Policymakers remain worried, however. Japan is already stockpiling obscure metals. The European Commission is considering a list of "critical" minor metals and an announcement, including measures such as stockpiles, is expected later this year.
With mining industry lobbyists pushing for strategic stocks, the US defence department has discussed creating a similar list. "This is because they [minor metals] have a number of high-tech applications that are important for the economy and because they are marked by a higher degree of supply risk than the more traditional base and ferrous metals," says the National Academies' report.
In response, some companies that need minor metals and rare earths are supporting exploration and production, in order to diversify their supply base and keep prices low. Toyota Tsusho, an affiliate of the Japanese carmaker, for example this month announced a deal with Australia-based Orocobre to help develop lithium deposits in Argentina. The metal is needed for use in hybrid cars' batteries.

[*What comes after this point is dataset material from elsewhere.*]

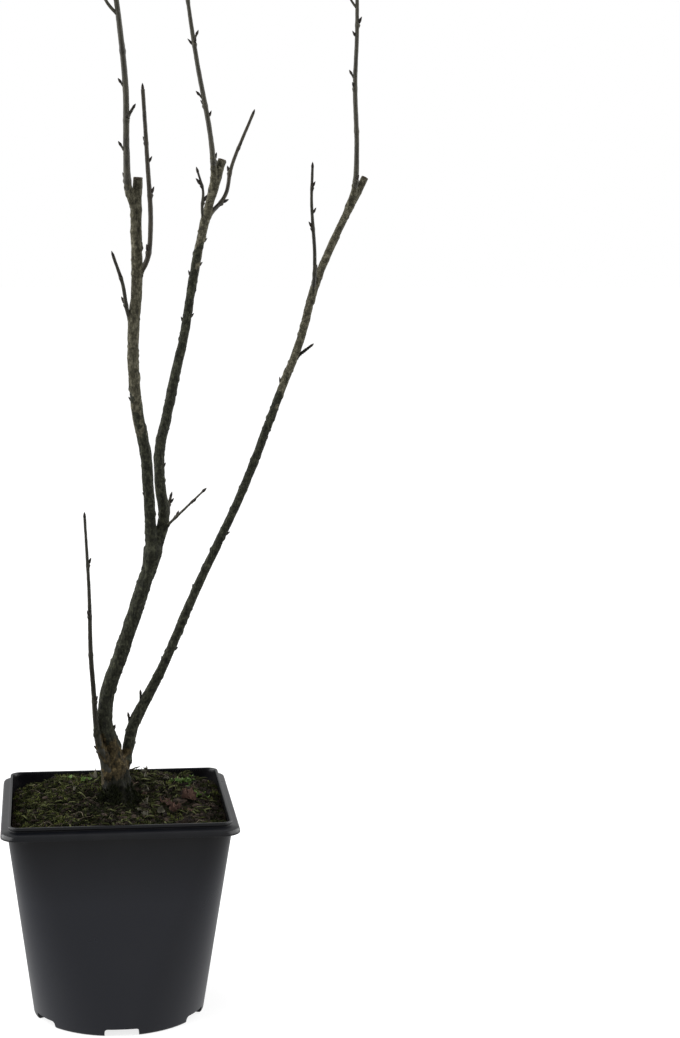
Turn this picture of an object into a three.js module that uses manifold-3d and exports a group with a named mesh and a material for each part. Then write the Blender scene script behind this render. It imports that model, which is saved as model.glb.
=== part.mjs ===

Many traders remain sceptical, arguing that political concerns about so-called "critical" metals are misplaced. They do not foresee worse shortages than for more common commodities such as iron ore.
As Mr Lipmann points out, this is not the first time that policymakers worrying about metal supplies have fumbled their response. He remembers how the US considered tin a critical metal at some point. It even built a stockpile because of fears that communism would spread from the Korean peninsula to important producing nations including Indonesia, Thailand and Malaysia.
At its peak in 1972 the stockpile contained 250,000 tonnes of the metal, equal to more than the world's entire annual supply at that time. "The US government then spent the next 30 years trying to get rid of it without disrupting the market," Mr Lipmann recalls.
Now, the worry is again that governments will commit the same mistake as they seek to limit a national dependency on China for supplies of substances that, while less prosaic than tin, are needed in rather more modest volumes.